Perhaps what I ought to feel is a deeper level of responsibility to the institution that is offering me sanctuary, or to the students who also make their home here. But I have always felt responsible to my institution and my students. I have always offered my time and what intelligence I have to support them. What I really keep thinking about is that extra money.
In a timely coincidence, I recently read Peter Singer's book The Life You Can Save: Acting Now to End World Poverty, which espouses pledging a percentage of your earnings to global aid. And what I've found, now that I give a small (really, it's small, I'm no saint) piece of each of my paychecks away, is that I feel more invested in the way that I earn my money, and maybe a little more deserving of it.
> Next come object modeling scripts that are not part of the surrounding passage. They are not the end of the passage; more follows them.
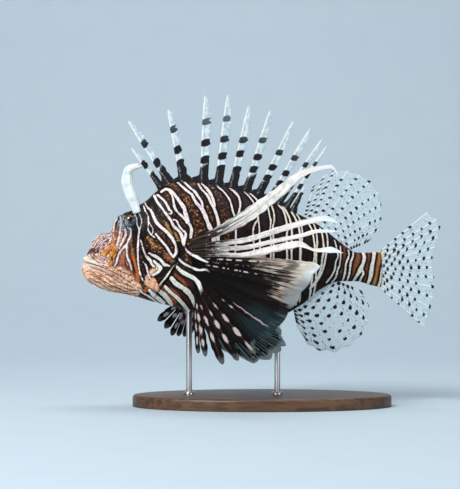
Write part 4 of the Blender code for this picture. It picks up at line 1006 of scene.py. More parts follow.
# Bands between the white lines: nearly black, brown along their middles, with flecks of ochre and cream
maroon = coat.mix(broad.rise(0.35, 0.65), (0.006, 0.003, 0.003), (0.028, 0.009, 0.007))
# Painted sheen: the dark bands turn grey-blue along the top of the back
maroon = coat.mix(below_back.fall(4, 24) * 0.7, maroon, (0.030, 0.025, 0.036))
shoulder = coat.mix(fine.rise(0.3, 0.7), (0.028, 0.007, 0.005), (0.070, 0.018, 0.011))
# Painted sheen: the shoulder band turns paler along the top of the back
shoulder = coat.mix(below_back.fall(6, 28) * 0.7, shoulder, (0.10, 0.034, 0.027))
shoulder = coat.mix(band_centre, NIGHT, shoulder)
head_brown = coat.mix(fine.rise(0.3, 0.75), (0.022, 0.008, 0.006), (0.080, 0.027, 0.013))
head_brown = coat.mix(band_centre, NIGHT, head_brown)
coat.colour = maroon
coat.lay(x_here.fall(-64, -40), shoulder)
coat.lay(on_head, head_brown)
# Painted shade: the bands darken towards the bottom of the chest
shaded_low_chest = (z_here + broad * 12).fall(128, 112) * x_here.between(-104, -96, -50, -40)
coat.lay(shaded_low_chest * 0.65, NIGHT)
speckled = band_centre * (x_here + broad * 10).fall(-42, -12)
speckled = speckled * (z_here + broad * 10).rise(116, 130).most(x_here.fall(-104, -96))
clusters = medium.rise(0.42, 0.58) * speckled
coat.lay(crumbs.rise(0.47, 0.60) * clusters * 0.9, (0.40, 0.15, 0.045))
coat.lay(crumbs.rise(0.58, 0.68) * clusters * 0.8, (0.68, 0.46, 0.28))
rear = coat.mix(fine.rise(0.3, 0.7), (0.14, 0.036, 0.015), (0.30, 0.10, 0.04))
golden = coat.mix(fine.rise(0.3, 0.7), (0.30, 0.11, 0.025), (0.48, 0.21, 0.06))
coat.lay((x_here + broad * 10).rise(66, 76), rear)
coat.lay(x_here.rise(91, 96), golden)
coat.lay(white_edge.fall(1.0, 3.2) * x_here.rise(-60, -40), NIGHT)
crest = below_back.fall(4, 12) * x_here.between(-124, -114, -94, -86)
coat.lay(crest * 0.9, NIGHT)

# The face: rose and rust over the cheek, paler on the snout and salmon down the whole lower jaw
jaw = (z_here + x_here * 0.4 + broad * 5).fall(66, 72)
salmon = coat.mix(crumbs.rise(0.38, 0.72), (0.97, 0.66, 0.46), (0.64, 0.24, 0.13))
low_blots = medium.rise(0.52, 0.66) * z_here.fall(112, 102)
salmon = coat.mix(low_blots * 0.6, salmon, (0.42, 0.13, 0.085))
cheek = coat.mix(crumbs.rise(0.38, 0.66), (0.085, 0.020, 0.010), (0.36, 0.11, 0.055))
snout = coat.mix(medium.rise(0.42, 0.58), (0.84, 0.66, 0.58), (0.34, 0.10, 0.055))
face = coat.mix((x_here + fine * 5).fall(-130, -124), cheek, snout)
face = coat.mix(jaw, face, salmon)
coat.lay(on_face, face)
coat.lay((coat.attribute("salmon") + wander * 2).fall(-1.0, 1.2), salmon)
pale_streams = streams.near(0.5, 0.010, 0.045) * on_face * z_here.rise(112, 122)
strand = pale_streams * (x_here.fall(-130, -122) * 0.7 + 0.2)
coat.lay(strand, (0.90, 0.77, 0.72))
dark_streams = streams.near(0.42, 0.004, 0.022) * on_face
crack = coat.mix(jaw, (0.070, 0.018, 0.012), (0.34, 0.12, 0.08))
coat.lay(dark_streams * 0.7, crack)

# Orange on the snout, red embers down the cheek and ochre behind it
bright = coat.mix(fine.rise(0.3, 0.7), (0.80, 0.34, 0.03), (0.50, 0.13, 0.012))
ember = coat.mix(fine.rise(0.3, 0.7), (0.70, 0.17, 0.025), (0.30, 0.045, 0.010))
orange = coat.mix((x_here + broad * 6).rise(-122, -112), bright, ember)
orange = coat.mix(x_here.rise(-100, -84) * 0.7, orange, (0.10, 0.026, 0.010))
orange = coat.mix(crumbs.rise(0.58, 0.70) * 0.8, orange, (0.72, 0.42, 0.24))
ochre = coat.mix(crumbs.rise(0.40, 0.60), (0.030, 0.012, 0.007), (0.46, 0.26, 0.085))
orange = coat.mix((z_here + broad * 8).rise(130, 138) * x_here.rise(-118, -108), orange, ochre)
coat.lay((coat.attribute("orange") + wander * 1.8).fall(-0.8, 0.6), orange)
dark = coat.mix(crumbs.rise(0.60, 0.72) * z_here.fall(150, 140) * 0.5, NIGHT, (0.11, 0.10, 0.12))
coat.lay((coat.attribute("black") + wander * 1.5).fall(-0.5, 0.6), dark)
behind_eye = from_eye.fall(8, 11) * (x_here - eye_x).rise(-2.5, 0.5)
coat.lay(behind_eye * 0.95, NIGHT)
before_eye = from_eye.fall(8.5, 11) * (x_here - eye_x).fall(-4.5, -2.5)
mottled = coat.mix(crumbs.rise(0.46, 0.56), (0.52, 0.56, 0.58), (0.025, 0.022, 0.025))
coat.lay(before_eye * z_here.fall(159, 163) * 0.9, mottled)

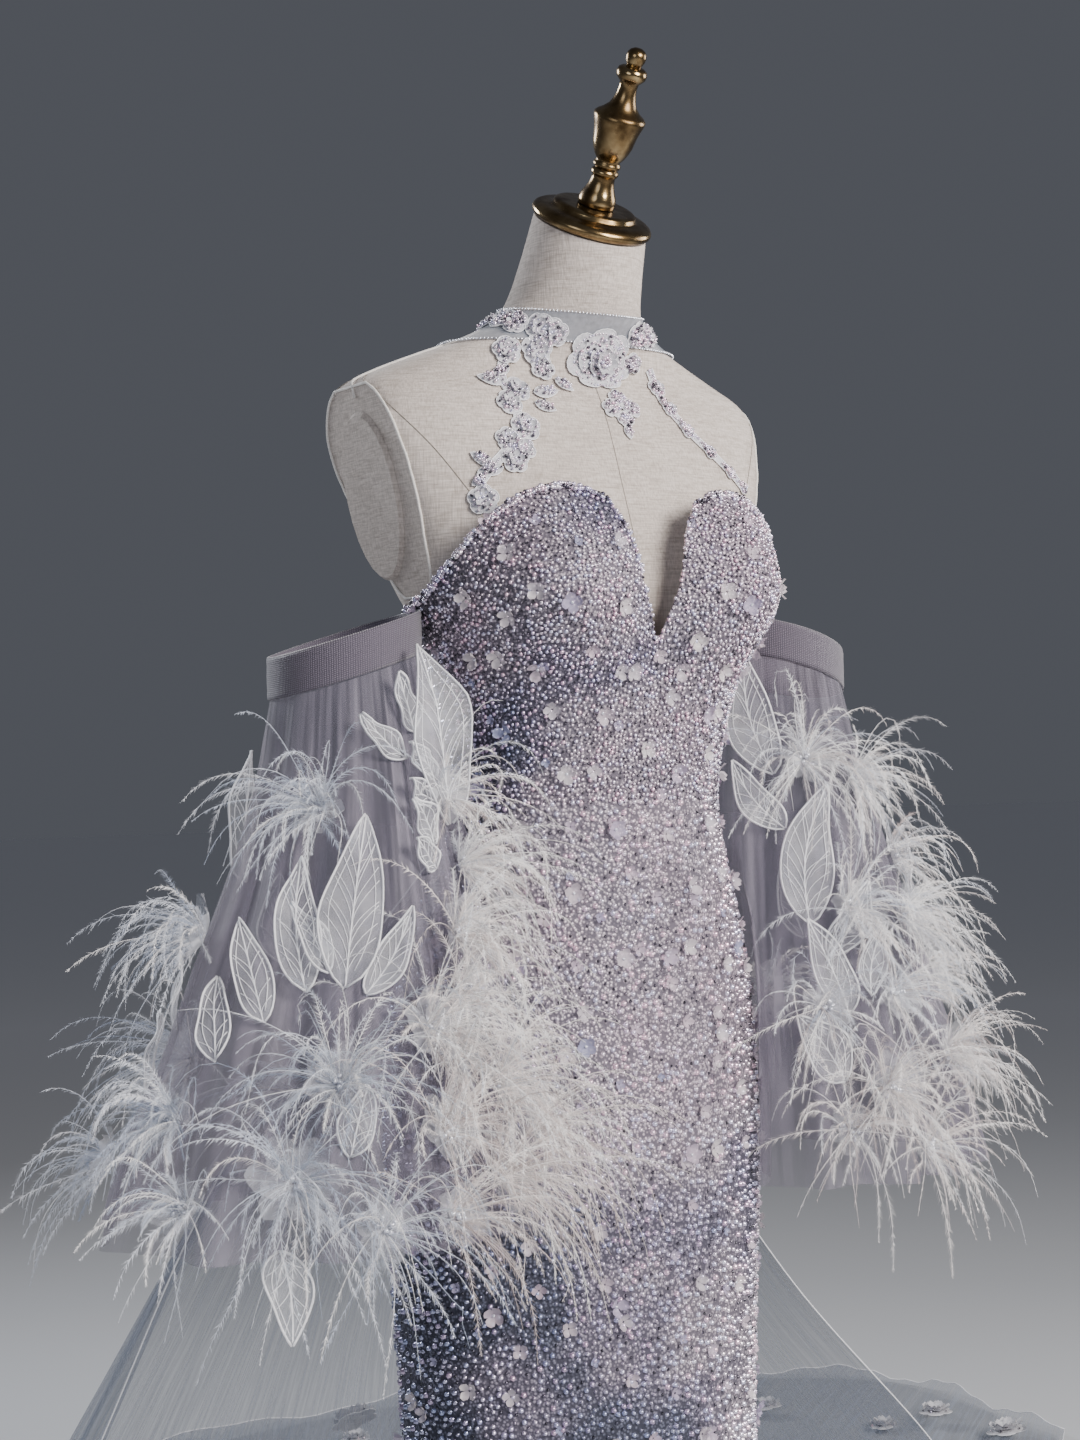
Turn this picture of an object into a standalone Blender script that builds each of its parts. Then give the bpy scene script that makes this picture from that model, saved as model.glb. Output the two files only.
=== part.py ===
"""A beaded evening gown with a lace halter collar, detached bell sleeves and a tulle train, worn
by a limbless dress form on a stand. Metres, +Z up. The form faces -Y and its right side is at -X.
"""

import math

import bmesh
import bpy
import numpy as np
from mathutils import Vector
from mathutils.bvhtree import BVHTree

# Driving sizes, in metres
SEAM_GAP = 0.0003  # between two pieces that meet at a seam or a seat
GOWN_CLOTH = 0.0020
TULLE = 0.0014
LACE = 0.0016
BAND_CLOTH = 0.0016
FORM_FOOT = 0.760  # underside of the torso
NECK_TOP = 1.547
NECK_LEAN = 31.0  # degrees that the top of the neck leans forward
BASE_RADIUS = 0.132
BASE_HEIGHT = 0.020
POLE_RADIUS = 0.016
BAND_RADIUS = 0.0665  # of the upper-arm bands, inside
BAND_HEIGHT = 0.037
BAND_TOP = 1.173  # height of the middle of a band's top rim
BAND_SLOPE_OUT = 0.308  # how fast a band falls towards its outer side
BAND_SLOPE_BACK = 0.049  # and towards the back
BAND_SEAT = 0.0005  # gap where a band touches the gown's side
ZIP_FOOT = 0.84  # lower end of the zip at the centre back
ZIP_STAND = 0.0045  # how far the train lifts over the zip
BLOSSOM_RADIUS = 0.0095  # petal flowers sewn on the gown
BLOSSOM_HEIGHT = 0.0030

# The stuffed torso. Rings from the hips to the neck: front and back are depths from the ring's
# centre, lean tips a ring forward in degrees, power squares its corners off above 2.
FIGURE = (
    # height, half_width, front, back, centre_y, lean, power
    (0.760, 0.140, 0.080, 0.112, 0.022, 0.0, 2.2),
    (0.772, 0.158, 0.094, 0.134, 0.022, 0.0, 2.2),
    (0.840, 0.166, 0.097, 0.140, 0.022, 0.0, 2.2),
    (0.900, 0.152, 0.094, 0.118, 0.015, 0.0, 2.2),
    (0.960, 0.132, 0.090, 0.096, 0.007, 0.0, 2.2),
    (1.020, 0.124, 0.093, 0.086, 0.000, 0.0, 2.2),
    (1.090, 0.128, 0.098, 0.086, 0.000, 0.0, 2.2),
    (1.150, 0.140, 0.100, 0.094, 0.002, 0.0, 2.3),
    (1.210, 0.170, 0.110, 0.102, 0.014, 0.0, 2.5),
    (1.260, 0.186, 0.112, 0.108, 0.026, 0.0, 2.7),
    (1.310, 0.206, 0.112, 0.108, 0.042, 0.0, 2.8),
    (1.350, 0.218, 0.110, 0.104, 0.054, 0.0, 2.8),
    (1.380, 0.220, 0.101, 0.092, 0.058, 0.0, 2.7),
    (1.400, 0.211, 0.089, 0.080, 0.057, 0.0, 2.5),
    (1.414, 0.185, 0.079, 0.072, 0.051, 0.0, 2.3),
    (1.430, 0.145, 0.069, 0.067, 0.038, 0.0, 2.1),
    (1.444, 0.107, 0.063, 0.064, 0.025, 0.0, 2.0),
    (1.458, 0.080, 0.060, 0.062, 0.014, 4.0, 2.0),
    (1.474, 0.066, 0.058, 0.060, 0.003, 9.0, 2.0),
    (1.505, 0.058, 0.056, 0.057, -0.012, 20.0, 2.0),
    (1.547, 0.053, 0.053, 0.053, -0.030, NECK_LEAN, 2.0),
)

# The gown's inner face, from the bust to the floor, with the same columns
GOWN = (
    # height, half_width, front, back, centre_y, lean, power
    (0.000, 0.222, 0.172, 0.215, 0.030, 0.0, 2.1),
    (0.120, 0.194, 0.146, 0.182, 0.028, 0.0, 2.1),
    (0.250, 0.174, 0.124, 0.158, 0.025, 0.0, 2.1),
    (0.400, 0.169, 0.113, 0.152, 0.025, 0.0, 2.1),
    (0.560, 0.176, 0.112, 0.158, 0.025, 0.0, 2.1),
    (0.700, 0.181, 0.113, 0.158, 0.024, 0.0, 2.2),
    (0.830, 0.175, 0.108, 0.149, 0.022, 0.0, 2.2),
    (0.900, 0.160, 0.102, 0.127, 0.015, 0.0, 2.2),
    (0.960, 0.140, 0.097, 0.103, 0.007, 0.0, 2.2),
    (1.020, 0.125, 0.094, 0.087, 0.000, 0.0, 2.2),
    (1.090, 0.134, 0.103, 0.091, 0.000, 0.0, 2.2),
    (1.150, 0.148, 0.109, 0.101, 0.002, 0.0, 2.3),
    (1.210, 0.174, 0.119, 0.111, 0.012, 0.0, 2.4),
    (1.260, 0.185, 0.122, 0.116, 0.018, 0.0, 2.4),
    (1.310, 0.189, 0.122, 0.120, 0.024, 0.0, 2.4),
)

# Cups: how far they stand forward, where their tops lie and how wide they spread
BUST_X = 0.083
BUST_HEIGHT = 1.205
BUST_SPREAD = 0.45  # share of the swell that also goes sideways
FORM_BUST = {"depth": 0.038, "inner": 0.052, "outer": 0.050, "below": 0.055, "above": 0.060}
GOWN_BUST = {"depth": 0.049, "inner": 0.082, "outer": 0.085, "below": 0.062, "above": 0.085}

# Where the flat arm plates sit on the torso's sides
ARM_PLANE_X = 0.164
ARM_PLANE_HEIGHT = 1.190
ARM_PLANE_SLOPE = 0.205
ARM_PLATE_CENTRE = (0.052, 1.300)  # y, height
ARM_PLATE_HALF = (0.047, 0.078)
ARM_PLATE_THICK = 0.004

# The gown's top edge: height at angles from the centre front, in degrees
TOP_EDGE = (
    # angle, height
    (0.0, 1.158),
    (1.5, 1.200),
    (2.5, 1.226),
    (4.5, 1.257),
    (9.0, 1.284),
    (15.0, 1.293),
    (22.0, 1.296),
    (30.0, 1.292),
    (39.0, 1.280),
    (50.0, 1.260),
    (65.0, 1.231),
    (80.0, 1.208),
    (92.0, 1.200),
    (120.0, 1.182),
    (150.0, 1.168),
    (180.0, 1.160),
)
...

I still buy books, CD's, jewelry, and, recently, a pretty big TV, but I'm increasingly conscious of the value of doing something for myself versus the value of doing something for someone else. Having tenure means I can do more for myself, and it means I can do more for others. Isn't that why we want tenure? So that, in addition to resting easy in old age, we can teach, write, and serve our fields with integrity and without fear? Isn't the point of all that early self-absorption so that, ultimately, we can give more —not just earn more?
And quite honestly, being able to choose a charity to spend money on every two weeks feels a lot like shopping and is just as much fun. Maybe I'm not such an adult after all.